**Dataset:**
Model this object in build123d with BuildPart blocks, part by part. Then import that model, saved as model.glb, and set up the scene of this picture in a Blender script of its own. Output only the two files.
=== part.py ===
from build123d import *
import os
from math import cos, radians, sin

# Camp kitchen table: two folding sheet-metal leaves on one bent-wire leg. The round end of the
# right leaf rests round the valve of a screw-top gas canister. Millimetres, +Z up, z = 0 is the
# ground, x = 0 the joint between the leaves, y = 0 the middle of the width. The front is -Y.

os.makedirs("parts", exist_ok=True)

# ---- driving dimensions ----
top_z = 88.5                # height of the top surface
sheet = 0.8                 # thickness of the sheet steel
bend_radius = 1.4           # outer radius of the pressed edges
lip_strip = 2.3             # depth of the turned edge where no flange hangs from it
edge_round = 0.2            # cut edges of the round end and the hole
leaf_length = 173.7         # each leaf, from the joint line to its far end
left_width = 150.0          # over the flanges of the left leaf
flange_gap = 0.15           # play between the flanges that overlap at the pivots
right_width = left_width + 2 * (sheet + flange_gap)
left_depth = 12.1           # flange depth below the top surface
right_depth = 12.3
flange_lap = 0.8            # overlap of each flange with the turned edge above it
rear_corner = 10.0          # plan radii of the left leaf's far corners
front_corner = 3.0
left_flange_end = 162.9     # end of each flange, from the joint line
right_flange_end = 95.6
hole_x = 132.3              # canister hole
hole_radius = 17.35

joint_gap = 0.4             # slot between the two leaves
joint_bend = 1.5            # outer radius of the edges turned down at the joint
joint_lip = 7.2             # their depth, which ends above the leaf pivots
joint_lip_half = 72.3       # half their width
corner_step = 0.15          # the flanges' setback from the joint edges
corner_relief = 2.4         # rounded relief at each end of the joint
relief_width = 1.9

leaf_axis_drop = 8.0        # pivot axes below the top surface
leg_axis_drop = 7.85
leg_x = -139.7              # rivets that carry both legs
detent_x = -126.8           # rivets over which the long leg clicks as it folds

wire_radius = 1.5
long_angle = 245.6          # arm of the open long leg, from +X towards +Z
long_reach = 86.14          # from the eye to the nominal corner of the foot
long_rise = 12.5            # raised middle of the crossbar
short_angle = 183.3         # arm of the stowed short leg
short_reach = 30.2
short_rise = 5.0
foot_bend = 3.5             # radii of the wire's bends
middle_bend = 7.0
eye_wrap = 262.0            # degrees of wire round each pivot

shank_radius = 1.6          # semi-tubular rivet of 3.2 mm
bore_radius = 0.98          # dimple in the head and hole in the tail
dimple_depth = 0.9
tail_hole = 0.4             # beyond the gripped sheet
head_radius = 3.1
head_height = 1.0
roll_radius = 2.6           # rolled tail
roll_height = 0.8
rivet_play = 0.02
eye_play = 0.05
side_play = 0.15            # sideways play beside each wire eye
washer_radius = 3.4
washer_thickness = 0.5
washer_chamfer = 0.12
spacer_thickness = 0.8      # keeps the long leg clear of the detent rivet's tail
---
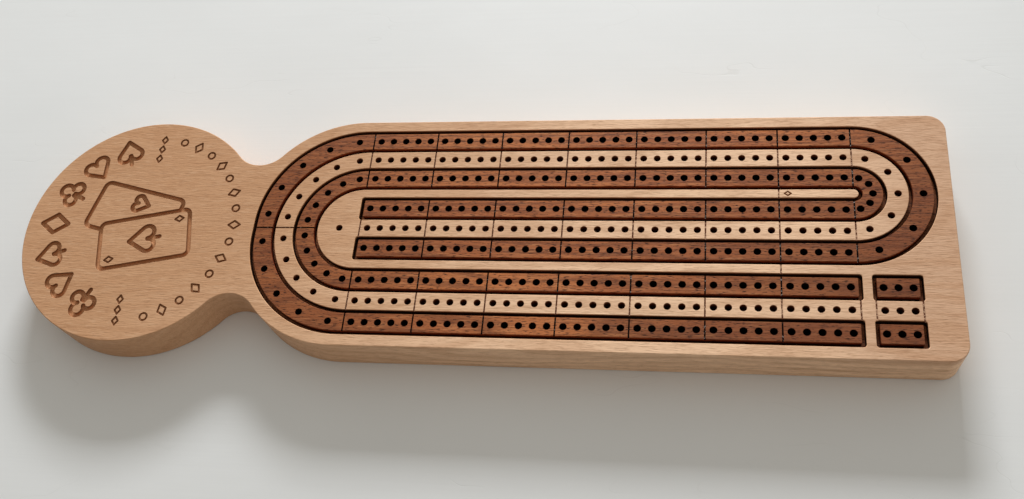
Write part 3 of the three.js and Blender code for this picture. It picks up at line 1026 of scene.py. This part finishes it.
...
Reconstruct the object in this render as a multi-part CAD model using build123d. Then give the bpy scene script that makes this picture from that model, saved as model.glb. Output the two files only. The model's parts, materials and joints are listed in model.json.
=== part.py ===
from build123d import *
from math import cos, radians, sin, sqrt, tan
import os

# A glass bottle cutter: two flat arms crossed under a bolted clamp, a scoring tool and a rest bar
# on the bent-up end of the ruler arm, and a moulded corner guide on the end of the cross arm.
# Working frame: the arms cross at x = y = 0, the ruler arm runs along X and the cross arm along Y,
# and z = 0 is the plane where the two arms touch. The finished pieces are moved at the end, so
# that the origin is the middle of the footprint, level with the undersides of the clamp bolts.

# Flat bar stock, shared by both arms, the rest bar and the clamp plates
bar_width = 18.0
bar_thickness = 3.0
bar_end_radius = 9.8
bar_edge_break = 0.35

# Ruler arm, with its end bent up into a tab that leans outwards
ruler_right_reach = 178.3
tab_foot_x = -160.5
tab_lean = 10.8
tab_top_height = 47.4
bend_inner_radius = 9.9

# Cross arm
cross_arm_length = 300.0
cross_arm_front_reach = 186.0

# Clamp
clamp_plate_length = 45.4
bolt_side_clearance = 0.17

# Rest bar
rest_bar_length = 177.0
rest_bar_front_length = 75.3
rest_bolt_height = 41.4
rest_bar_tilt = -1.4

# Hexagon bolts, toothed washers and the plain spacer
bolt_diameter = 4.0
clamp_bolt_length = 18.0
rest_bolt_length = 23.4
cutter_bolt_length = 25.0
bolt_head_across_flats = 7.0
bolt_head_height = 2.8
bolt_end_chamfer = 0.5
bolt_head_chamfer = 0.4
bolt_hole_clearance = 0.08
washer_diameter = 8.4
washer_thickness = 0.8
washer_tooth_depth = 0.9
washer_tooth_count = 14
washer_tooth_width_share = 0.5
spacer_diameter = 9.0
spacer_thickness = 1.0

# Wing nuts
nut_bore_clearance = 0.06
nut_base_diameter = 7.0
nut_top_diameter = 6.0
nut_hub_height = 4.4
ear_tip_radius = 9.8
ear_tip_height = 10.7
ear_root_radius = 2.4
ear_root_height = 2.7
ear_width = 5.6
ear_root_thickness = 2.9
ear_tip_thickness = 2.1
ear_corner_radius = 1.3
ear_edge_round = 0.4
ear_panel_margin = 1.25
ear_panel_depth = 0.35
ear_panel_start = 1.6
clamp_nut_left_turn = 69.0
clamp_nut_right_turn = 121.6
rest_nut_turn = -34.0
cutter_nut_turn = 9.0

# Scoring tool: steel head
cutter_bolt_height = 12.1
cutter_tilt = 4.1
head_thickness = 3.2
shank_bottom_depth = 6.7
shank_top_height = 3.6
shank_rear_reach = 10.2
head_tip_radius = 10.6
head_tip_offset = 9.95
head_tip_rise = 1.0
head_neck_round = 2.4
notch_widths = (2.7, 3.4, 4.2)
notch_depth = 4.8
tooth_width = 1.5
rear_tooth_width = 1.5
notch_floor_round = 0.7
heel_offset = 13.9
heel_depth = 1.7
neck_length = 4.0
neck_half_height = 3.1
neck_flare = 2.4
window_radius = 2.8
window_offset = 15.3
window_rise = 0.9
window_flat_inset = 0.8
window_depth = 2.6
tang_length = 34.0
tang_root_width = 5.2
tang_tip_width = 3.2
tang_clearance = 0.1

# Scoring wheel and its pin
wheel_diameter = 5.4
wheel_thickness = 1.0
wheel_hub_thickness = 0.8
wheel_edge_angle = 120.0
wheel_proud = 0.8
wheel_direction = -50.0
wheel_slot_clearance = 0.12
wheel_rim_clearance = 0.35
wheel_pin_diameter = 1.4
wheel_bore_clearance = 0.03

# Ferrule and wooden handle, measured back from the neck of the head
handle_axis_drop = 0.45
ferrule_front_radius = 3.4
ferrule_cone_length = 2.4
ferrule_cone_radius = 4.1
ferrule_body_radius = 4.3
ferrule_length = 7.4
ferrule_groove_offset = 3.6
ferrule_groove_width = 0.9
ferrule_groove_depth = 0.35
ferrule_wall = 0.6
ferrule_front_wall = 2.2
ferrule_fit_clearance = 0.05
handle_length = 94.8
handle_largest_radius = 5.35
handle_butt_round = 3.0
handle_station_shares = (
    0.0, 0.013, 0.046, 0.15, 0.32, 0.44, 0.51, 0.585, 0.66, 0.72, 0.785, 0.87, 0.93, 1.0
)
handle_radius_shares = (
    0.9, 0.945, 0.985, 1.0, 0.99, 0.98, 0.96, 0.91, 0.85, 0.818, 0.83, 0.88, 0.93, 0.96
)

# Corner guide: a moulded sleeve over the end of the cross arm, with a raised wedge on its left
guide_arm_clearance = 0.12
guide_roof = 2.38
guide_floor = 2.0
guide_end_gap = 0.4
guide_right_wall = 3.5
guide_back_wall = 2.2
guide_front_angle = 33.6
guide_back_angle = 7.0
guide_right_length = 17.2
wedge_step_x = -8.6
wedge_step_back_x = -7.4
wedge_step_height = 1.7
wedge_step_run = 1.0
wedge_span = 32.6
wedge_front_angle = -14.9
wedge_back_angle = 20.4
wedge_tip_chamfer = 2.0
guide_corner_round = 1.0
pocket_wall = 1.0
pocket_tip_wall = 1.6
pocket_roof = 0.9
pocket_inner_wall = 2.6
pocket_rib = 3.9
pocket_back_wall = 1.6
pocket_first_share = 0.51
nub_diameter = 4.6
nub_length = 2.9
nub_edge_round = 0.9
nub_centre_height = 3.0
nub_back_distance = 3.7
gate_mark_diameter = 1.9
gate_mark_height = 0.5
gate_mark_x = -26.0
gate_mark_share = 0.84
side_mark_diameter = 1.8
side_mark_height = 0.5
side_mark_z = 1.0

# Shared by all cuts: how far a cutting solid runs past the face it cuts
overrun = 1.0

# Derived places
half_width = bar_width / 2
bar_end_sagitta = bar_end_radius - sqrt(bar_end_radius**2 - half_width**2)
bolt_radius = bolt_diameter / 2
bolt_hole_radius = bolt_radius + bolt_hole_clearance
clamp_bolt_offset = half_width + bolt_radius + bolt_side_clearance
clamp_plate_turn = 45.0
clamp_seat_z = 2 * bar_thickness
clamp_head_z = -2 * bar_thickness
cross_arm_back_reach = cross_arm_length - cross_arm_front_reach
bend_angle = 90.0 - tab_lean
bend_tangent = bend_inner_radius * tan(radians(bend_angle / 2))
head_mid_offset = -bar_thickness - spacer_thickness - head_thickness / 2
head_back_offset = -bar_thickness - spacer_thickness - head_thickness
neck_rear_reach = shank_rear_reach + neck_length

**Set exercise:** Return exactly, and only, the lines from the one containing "Reconstruct the object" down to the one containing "bar_edge_break = 0.35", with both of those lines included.

**Response to the task:**
Reconstruct the object in this render as a multi-part CAD model using build123d. Then give the bpy scene script that makes this picture from that model, saved as model.glb. Output the two files only. The model's parts, materials and joints are listed in model.json.
=== part.py ===
from build123d import *
from math import cos, radians, sin, sqrt, tan
import os

# A glass bottle cutter: two flat arms crossed under a bolted clamp, a scoring tool and a rest bar
# on the bent-up end of the ruler arm, and a moulded corner guide on the end of the cross arm.
# Working frame: the arms cross at x = y = 0, the ruler arm runs along X and the cross arm along Y,
# and z = 0 is the plane where the two arms touch. The finished pieces are moved at the end, so
# that the origin is the middle of the footprint, level with the undersides of the clamp bolts.

# Flat bar stock, shared by both arms, the rest bar and the clamp plates
bar_width = 18.0
bar_thickness = 3.0
bar_end_radius = 9.8
bar_edge_break = 0.35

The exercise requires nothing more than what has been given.